SINGH v ASSOCIATE MINISTER OF IMMIGRATION [2016] NZHC 2888 [1 December 2016]
Introduction
[1] Amarjit Singh, an Indian citizen, has been in New Zealand
unlawfully since
1998. He has four children from a marriage to a New Zealand citizen and
is currently in a relationship with another New Zealand
citizen.1
He has worked almost continuously and has no criminal convictions. In
2015 Mr Singh made a request under s 61 of the Immigration
Act 2009 for a visa.
The defendant, the Associate Minister of Immigration, refused the
request.
[2] Mr Singh seeks judicial review of the defendant’s decision.
The grounds for the application are that the defendant:
(a) erred in law;
(b) took into account irrelevant considerations;
(c) failed to take into account relevant considerations; (d) was manifestly unreasonable;
(e) erred in fact;
(f) breached Mr Singh’s right to natural justice; and
(g) breached Mr Singh’s legitimate expectation for his request
to be
considered in substance.
[3] The defendant says that because s 61 confers an absolute discretion only one of the grounds relied on, namely that the decision was manifestly unreasonable, can
be raised and that ground cannot
succeed.
1 When Mr Singh’s request was made to the Minister of Immigration under s 61 his partner wa s a
New Zealand resident but has since been granted citizenship.

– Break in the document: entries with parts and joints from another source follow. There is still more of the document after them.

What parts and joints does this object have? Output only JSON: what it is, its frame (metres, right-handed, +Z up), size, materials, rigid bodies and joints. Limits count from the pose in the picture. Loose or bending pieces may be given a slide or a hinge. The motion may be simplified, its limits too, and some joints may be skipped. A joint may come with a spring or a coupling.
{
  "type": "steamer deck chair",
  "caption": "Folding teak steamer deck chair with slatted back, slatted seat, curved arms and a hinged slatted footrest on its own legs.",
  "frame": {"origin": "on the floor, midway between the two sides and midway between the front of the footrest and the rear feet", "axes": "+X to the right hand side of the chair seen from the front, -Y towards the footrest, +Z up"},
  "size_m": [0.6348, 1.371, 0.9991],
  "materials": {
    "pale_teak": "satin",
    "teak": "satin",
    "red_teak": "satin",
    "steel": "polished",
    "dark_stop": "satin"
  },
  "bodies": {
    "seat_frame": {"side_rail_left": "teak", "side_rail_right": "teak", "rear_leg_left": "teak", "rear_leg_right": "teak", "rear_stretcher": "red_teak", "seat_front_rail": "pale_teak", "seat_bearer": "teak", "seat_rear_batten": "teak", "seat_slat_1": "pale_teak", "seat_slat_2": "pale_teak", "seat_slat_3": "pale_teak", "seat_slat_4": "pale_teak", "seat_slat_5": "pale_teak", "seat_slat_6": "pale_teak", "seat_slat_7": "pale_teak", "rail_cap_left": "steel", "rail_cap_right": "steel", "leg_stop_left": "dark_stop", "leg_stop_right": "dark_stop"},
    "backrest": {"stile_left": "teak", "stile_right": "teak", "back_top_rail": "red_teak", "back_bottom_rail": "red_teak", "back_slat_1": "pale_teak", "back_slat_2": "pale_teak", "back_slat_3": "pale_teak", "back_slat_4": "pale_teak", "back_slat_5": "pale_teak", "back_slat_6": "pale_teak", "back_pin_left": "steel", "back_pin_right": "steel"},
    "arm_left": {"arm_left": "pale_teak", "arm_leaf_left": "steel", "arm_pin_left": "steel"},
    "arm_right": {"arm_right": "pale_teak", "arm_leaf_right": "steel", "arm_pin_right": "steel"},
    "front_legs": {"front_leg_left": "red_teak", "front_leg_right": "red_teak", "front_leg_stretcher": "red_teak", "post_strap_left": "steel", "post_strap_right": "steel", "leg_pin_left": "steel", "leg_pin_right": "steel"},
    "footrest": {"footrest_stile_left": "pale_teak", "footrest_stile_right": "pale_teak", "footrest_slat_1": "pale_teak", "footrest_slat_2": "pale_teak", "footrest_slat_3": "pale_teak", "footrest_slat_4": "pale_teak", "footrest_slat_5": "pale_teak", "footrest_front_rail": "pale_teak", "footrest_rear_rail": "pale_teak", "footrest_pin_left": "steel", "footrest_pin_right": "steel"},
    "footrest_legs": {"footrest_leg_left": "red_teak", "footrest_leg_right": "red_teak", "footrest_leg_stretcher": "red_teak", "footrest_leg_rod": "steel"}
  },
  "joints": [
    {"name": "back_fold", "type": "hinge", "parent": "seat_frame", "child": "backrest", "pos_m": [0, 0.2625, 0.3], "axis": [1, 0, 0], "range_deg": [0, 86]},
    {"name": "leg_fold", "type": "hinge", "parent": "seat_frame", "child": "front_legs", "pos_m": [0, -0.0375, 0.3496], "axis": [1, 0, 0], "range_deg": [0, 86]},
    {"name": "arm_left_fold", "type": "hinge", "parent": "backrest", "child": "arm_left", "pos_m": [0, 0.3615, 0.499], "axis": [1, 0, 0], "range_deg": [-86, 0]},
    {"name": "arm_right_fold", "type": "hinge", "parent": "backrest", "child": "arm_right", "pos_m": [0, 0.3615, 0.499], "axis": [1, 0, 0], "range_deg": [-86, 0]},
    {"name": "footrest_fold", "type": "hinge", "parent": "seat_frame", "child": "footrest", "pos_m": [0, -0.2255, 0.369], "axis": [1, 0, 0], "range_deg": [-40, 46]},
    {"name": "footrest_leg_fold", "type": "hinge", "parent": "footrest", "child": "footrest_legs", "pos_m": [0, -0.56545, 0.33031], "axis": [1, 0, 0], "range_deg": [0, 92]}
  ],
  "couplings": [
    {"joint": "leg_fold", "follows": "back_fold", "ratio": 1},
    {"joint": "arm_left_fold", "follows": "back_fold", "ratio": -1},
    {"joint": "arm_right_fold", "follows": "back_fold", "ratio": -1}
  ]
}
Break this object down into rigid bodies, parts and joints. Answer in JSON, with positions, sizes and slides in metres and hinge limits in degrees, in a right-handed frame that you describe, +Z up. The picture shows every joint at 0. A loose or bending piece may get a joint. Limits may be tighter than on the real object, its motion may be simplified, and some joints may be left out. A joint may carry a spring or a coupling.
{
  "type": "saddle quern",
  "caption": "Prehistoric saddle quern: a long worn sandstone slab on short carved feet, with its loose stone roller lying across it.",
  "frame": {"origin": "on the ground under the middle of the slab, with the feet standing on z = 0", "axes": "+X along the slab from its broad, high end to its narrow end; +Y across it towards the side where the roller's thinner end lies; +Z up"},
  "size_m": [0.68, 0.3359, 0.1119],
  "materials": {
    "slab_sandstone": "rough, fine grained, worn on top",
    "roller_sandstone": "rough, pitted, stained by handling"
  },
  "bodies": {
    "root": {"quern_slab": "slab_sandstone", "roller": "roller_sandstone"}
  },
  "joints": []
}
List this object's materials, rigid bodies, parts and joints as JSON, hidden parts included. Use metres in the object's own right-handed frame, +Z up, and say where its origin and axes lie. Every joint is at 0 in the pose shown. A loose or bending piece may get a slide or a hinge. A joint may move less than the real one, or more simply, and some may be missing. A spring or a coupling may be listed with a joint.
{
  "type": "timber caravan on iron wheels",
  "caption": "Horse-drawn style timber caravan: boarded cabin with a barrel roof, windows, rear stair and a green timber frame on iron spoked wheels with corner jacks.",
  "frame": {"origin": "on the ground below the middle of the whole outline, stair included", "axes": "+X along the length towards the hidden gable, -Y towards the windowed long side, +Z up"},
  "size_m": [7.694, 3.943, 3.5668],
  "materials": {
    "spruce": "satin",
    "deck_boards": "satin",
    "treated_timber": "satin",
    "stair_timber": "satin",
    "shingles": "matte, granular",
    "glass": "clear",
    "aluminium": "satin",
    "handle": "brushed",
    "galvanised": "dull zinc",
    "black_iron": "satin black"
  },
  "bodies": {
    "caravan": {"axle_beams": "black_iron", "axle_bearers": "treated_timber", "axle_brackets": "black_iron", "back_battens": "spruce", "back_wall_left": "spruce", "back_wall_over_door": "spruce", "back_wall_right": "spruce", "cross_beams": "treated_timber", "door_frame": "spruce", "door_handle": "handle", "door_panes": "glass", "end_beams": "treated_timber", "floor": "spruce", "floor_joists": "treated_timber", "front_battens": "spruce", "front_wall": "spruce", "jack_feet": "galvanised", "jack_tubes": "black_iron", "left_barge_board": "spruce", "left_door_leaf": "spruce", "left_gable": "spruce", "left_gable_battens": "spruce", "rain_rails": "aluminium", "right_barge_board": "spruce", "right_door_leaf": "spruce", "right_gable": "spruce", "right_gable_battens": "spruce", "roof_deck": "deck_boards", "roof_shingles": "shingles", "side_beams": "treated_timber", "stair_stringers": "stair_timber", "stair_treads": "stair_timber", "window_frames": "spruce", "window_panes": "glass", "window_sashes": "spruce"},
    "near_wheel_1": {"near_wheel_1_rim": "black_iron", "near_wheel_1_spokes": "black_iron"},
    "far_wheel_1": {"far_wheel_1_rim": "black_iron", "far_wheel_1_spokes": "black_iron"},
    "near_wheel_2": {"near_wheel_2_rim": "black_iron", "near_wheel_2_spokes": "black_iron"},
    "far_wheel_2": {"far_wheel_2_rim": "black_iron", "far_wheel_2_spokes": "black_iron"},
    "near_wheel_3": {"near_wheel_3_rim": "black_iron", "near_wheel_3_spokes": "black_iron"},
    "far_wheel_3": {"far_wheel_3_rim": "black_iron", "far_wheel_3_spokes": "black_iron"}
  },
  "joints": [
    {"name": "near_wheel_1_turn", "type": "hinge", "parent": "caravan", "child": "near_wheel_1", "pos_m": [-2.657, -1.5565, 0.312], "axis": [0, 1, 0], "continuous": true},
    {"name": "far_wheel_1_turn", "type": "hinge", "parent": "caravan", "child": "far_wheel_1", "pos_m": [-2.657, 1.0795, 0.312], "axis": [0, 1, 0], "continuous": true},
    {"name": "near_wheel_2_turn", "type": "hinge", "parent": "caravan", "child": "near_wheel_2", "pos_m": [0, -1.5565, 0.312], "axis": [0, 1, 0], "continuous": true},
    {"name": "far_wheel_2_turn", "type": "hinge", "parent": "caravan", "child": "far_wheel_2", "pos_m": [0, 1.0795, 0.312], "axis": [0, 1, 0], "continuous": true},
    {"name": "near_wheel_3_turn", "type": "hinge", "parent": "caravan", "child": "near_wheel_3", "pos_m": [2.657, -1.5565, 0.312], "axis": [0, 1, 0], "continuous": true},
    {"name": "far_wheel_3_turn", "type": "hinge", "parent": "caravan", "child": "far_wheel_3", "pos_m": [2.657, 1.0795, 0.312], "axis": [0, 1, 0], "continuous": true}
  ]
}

Relevant statutory provisions
[4] Under s 61 the Minister of Immigration may grant a visa of any type
to a person who is unlawfully in New Zealand and in
respect of whom no
deportation order or removal order is in force.2 The decision to
grant a visa under s 61(1) is “in the Minister’s absolute
discretion.”
[5] The term “absolute discretion” is specifically defined
in s 11 which provides,
relevantly:
(1) If a provision of this Act provides that a matter or decision is in the
absolute discretion of the decision maker concerned, it
means that
–
(a) the matter or decision may not be applied for; and
(b) if a person purports to apply for the matter or decision, there is no
obligation on the decision maker to –
(i) consider the purported application; or
(ii) inquire into the circumstances of the person or any other person;
or
(iii) make any further inquiries in respect of any
information provided by, or in respect of, the person or any
other person;
and
(c) whether the purported application is considered or not –
(i) the decision maker is not obliged to give reasons for any
decision relating to the purported application, other than the
reason that this
section applies; and
(i)(a) privacy principle 6 (which relates to access to personal
information and is set out in s 6 of the Privacy Act 1993)
does not apply to any
reasons for any decision relating to the purported application; and
(ii) s 27 of this Act and s 23 of the Official Information Act 1982 do
not apply in respect of the purported
application.
2 Section 61(1).
[6] The nature of the discretion conferred by s 61 means that there is
very limited scope for judicial review of a decision
made under it. The Court
of Appeal said in Zhang v Associate Minister of
Immigration:3
This definition of absolute discretion gives bleak prospects for
judicial review unless Wednesbury unreasonableness can be identified
...
We regard s 61 as reserving to the executive the traditional power residing
in the executive to make decisions about who may be permitted
to stay in New
Zealand ... s 61 preserves to the executive the absolute discretion
to intervene in the deportation process.
It precludes formal application and
the legitimate expectations associated with that act.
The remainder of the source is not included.